Now that the 2015 Texas Legislative Session has ended, I wanted to highlight some agricultural-related bills considered in Austin this session. For those of you not familiar with Texas politics, our legislature meets only every-other year. At the close of the session, there are three things that can happen to any bills on the governor’s desk: (1) the governor has 20 days to sign the bill, making it law; (2) the governor has 20 days to veto the bill; or (3) if no action is taken within the 20 day time period, the bill becomes law without the governor’s signature.
This is, by no means, a comprehensive list of all ag-related bills considered. Nor do the brief summaries included set forth nearly all of the details of these bills. I merely attempted to highlight some of the bills that I think addressed important topics or raised interesting issues. I’ve broken the bills down categories and provided links to the full text of each bill below.

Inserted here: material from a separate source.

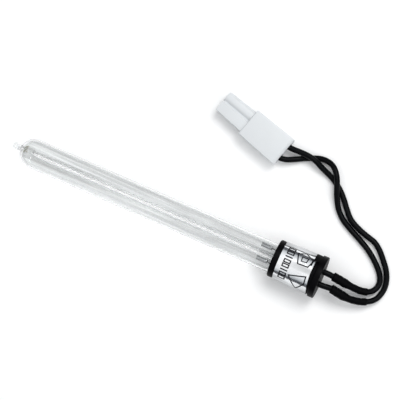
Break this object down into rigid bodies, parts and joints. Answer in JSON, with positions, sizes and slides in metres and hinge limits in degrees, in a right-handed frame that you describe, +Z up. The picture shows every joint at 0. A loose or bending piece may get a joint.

HB 3405. This bill was filed without the Governor’s signature. The bill essentially brings a portion of Hays County that was not under any groundwater conservation district authority under the control of the Barton Springs/Edwards Aquifer Conservation District. This bill arose out of controversy surrounding a proposed pipeline project that would involve a well field in then-unregulated Hays County that would then ship the water to the Austin suburbs. This issue has been in the news a great deal. For more info, read articles here and here. [Bill text here.]
HB 3163. This bill provides protection for groundwater conservation district board members by offering immunity from suit for votes and actions taken in their official capacity. The bill was passed by the Legislature and signed by the governor. [Bill text here.]
HB 2647. This bill was vetoed by Governor Abbott. the bill would have limited the ability of a groundwater conservation district to curtail groundwater production from wells used for power generation or mining used to fuel power generation. Specifically, the bill would have allowed power generators or mining operations to protest and postpone any curtailments. [Bill text here.]
HB 1221. This bill was signed by the governor and now requires that when selling residential real property, a seller’s disclosure must include whether any portion of the property is located in a groundwater conservation district or subsidence district. [Bill text here.]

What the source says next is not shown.